The men of the ground crew were devoted to their work and shared a special kinship with those who flew their plane. When we returned from a mission, they would be waiting on the flight line with other members of the group, anxious eyes scanning the aircraft for any sign of damage. They were accustomed to our questions by now: How many inches of manifold pressure did you get during maximum power at run-up? Was there excessive drop in rpm on any of the magnetos? Are all the engine instruments working? The question-and-answer session continued, with most of the discussion centered on the red-line items. There were always some items short in supply, so it was unusual to find an aircraft in perfect condition.

After finishing our discussion with the ground crew, Bill and I walked around the aircraft with the chief mechanic, examining the patches from the holes sustained during the previous three missions. In the main tanks and in the Tokyo (extra) tanks were eight tons of gasoline, based on weight for volume at current temperatures, and six tons of bombs hung in the bomb bays in the form of twelve 1,000-pounders. We agreed that we were operating above permissible limits because of the extra ammo, but from experience in flying other B-17s, I knew that this one had better flying characteristics than most. However, any B-17 drew great praise and trust from its aircrews because of its dependability and airworthiness.

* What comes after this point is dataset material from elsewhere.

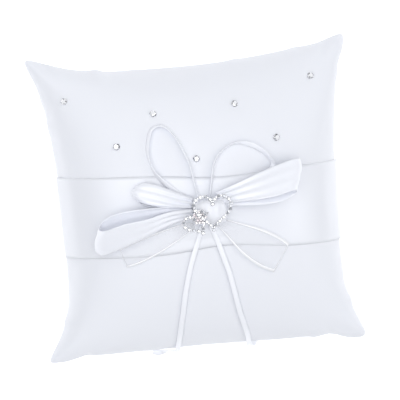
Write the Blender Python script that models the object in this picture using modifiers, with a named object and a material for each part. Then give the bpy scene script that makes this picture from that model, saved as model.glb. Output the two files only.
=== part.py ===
"""Ring bearer pillow: a turned satin cover on a fibre filling, with a sash, a bow and a brooch.

It lies on its back panel. +Z comes out of the front panel, +Y runs to the cover's top edge.
The origin is on the rest plane, under the middle. Lengths are in metres; a path's stations in millimetres.
"""

import math

import bmesh
import bpy
import numpy as np
from mathutils import Matrix, Vector

MM = 0.001

# Cover: corner to corner, and the crown on each side
HALF_WIDTH = 0.099
HALF_LENGTH = 0.094
FRONT_RISE = 0.040
BACK_DROP = 0.036
# Each side's pull: how deep, the power its curve falls off by, how much deeper it is towards the bottom or
# the left, and how far it stands out at its lower or right corner
LEFT_PULL = (0.0130, 3.0, 0.25, 0.0)
RIGHT_PULL = (0.0105, 2.4, 0.20, 0.0)
TOP_PULL = (0.0115, 2.2, 0.25, 0.0)
BOTTOM_PULL = (0.0035, 1.2, 0.0, 0.0022)
BACK_FULLNESS = 1.15
PANEL_THICKNESS = 0.0006
SEAM_GAP = 0.001
SEAM_ALLOWANCE = 0.006
THREAD_RADIUS = 0.0002
THREAD_INSET = 0.0012
PANEL_SEGMENTS = 14

# Filling
FILLING_INSET = 0.008
FILLING_GAP = 0.001

# Sash
SASH_WIDTH = 0.050
SASH_CENTRE_Y = -0.0055
SASH_THICKNESS = 0.0004
SASH_REACH = 0.995
TOUCH = 0.0003

# Bow: knot size and middle, and the ribbons it gathers
KNOT_SIZE = (0.014, 0.016, 0.0084)
KNOT_Y = -0.004
KNOT_BEVEL = 0.003
SATIN_THICKNESS = 0.0003
NARROW_HALF_WIDTH = 0.0016
ON_SASH = SASH_THICKNESS + 2 * TOUCH
LOOP_CLEARANCE = 0.001

# Brooch and stones
BROOCH_BACK_SIZE = (0.011, 0.008, 0.0010)
LARGE_HEART_WIDTH = 0.0225
SMALL_HEART_WIDTH = 0.0145
LARGE_WIRE_RADIUS = 0.0007
SMALL_WIRE_RADIUS = 0.0006
LARGE_HEART_MIDDLE = (0.0030, -0.0037)
SMALL_HEART_MIDDLE = (-0.0068, -0.0098)
LARGE_HEART_LEAN = math.radians(-2)
SMALL_HEART_LEAN = math.radians(28)
HEART_STONE_RADIUS = 0.00110
HEART_STONE_HEIGHT = 0.0010
LARGE_HEART_STONES = 22
SMALL_HEART_STONES = 16
RHINESTONE_RADIUS = 0.0022
RHINESTONE_HEIGHT = 0.0016
STONE_SIDES = 8
TABLE_SHARE = 0.55
STONE_SEAT = 0.0004
CROSSING_CLEAR = 0.0022
HEART_UNITS = 32
HEART_POINTS = 40
# Each rhinestone's place on the front panel, as shares of the way from the middle to the side and top seams
RHINESTONE_PLACES = (
    (-0.84, 0.76), (-0.56, 0.46), (-0.28, 0.69), (-0.03, 0.34), (0.26, 0.70), (0.53, 0.42), (0.78, 0.79),
)

SEAM_LEVEL = BACK_DROP + SEAM_GAP / 2
INVERSE_STEPS = 30
POINTS_PER_SPAN = 3
SLOPE_STEP = 1e-3

# Ribbon stations in millimetres: x, y, lift above the front panel, half width, lean (0 flat, 90 on edge).
# They are drawn round a knot of these half sizes, and move out or in with its sides
DRAWN_KNOT = (7.0, 8.0)
EAR_LEFT = (
    (-3.2, 4.6, 3.4, 1.6, 90), (-5.1, 12.8, 3.2, 1.6, 90), (-7.0, 25.0, 2.6, 1.6, 90),
    (-10.4, 34.3, 2.3, 1.6, 90),
    (-14.4, 42.4, 2.3, 1.6, 80), (-19.1, 48.3, 2.3, 1.6, 70), (-24.0, 49.7, 2.3, 1.6, 75),
    (-28.9, 46.6, 2.3, 1.6, 85), (-31.8, 36.0, 2.3, 1.6, 90), (-30.6, 27.0, 2.4, 1.6, 80),
    (-26.5, 19.0, 2.2, 1.6, 50), (-18.0, 10.5, 1.5, 1.6, 10), (-7.6, 2.6, 1.4, 1.6, 0),
)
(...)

WE SPENT THE FINAL part of the hour before engine-starting time sitting in a circle on our parachutes at the rear of the plane. This was not a “get one for the Gipper” or “twenty centuries of history look down upon you” atmosphere; this was a circle of friends who had worked together for some time, getting last words said. We decided to pile all the movable weight into the radio room, just aft of the bomb bays, to have a better weight distribution for takeoff. Ward Simonson, as crew medic, offered Neo-Synephrine drops to anyone who needed to unplug his sinuses. Joe Ashby would normally notify us that he had activated the bombs, which would allow them to explode upon impact. Sometimes there was some joking about somebody forgetting his dog tags so he wouldn’t be able to go or a lament about a missed pass to London because of the mission. About ten minutes before engine time, Bill and I slid into our seats and started to get everything comfortable for the trip. It was now light enough to see the other aircraft clearly. We located our squadron leader and decided to taxi right behind him when he moved out; he was leading the low squadron (the one on the group’s left flank), and I was flying on his right wing.

Bill reached for the starter switches, and the aerodrome exploded with sound as the Wright Cyclone engines roared into life.

We checked our watches, and Bill reached for the starter switches. The aerodrome exploded with sound as Wright Cyclone engines roared into life. From the tower a white light arched upward, with two stars falling from it, a needless signal. We started all four of our engines and checked oil pressures. The plug to the auxiliary ground-power unit was pulled, and after a thumbs-up signal exchanged with the ground crew, the brakes were released and the plane rolled slowly forward.

When the leader reached the takeoff runway, he stopped, turned his tail so that his prop-wash would not blow a cloud of stones into another plane, and started his pre-takeoff check. One by one, all the B-17s followed his example. When we had turned our plane at an angle, Bill and I checked our engines, with Mickey overlooking the procedure from his perch on a jump seat suspended between the two pilot seats. Nothing about the engine performance appeared out of the ordinary. We prepared the aircraft for takeoff configuration—fuel booster pumps on, fuel/air mixture in automatic rich, propellers in full rpm, engine cowl flaps open, wing flaps up—and gave other aircraft systems a final check.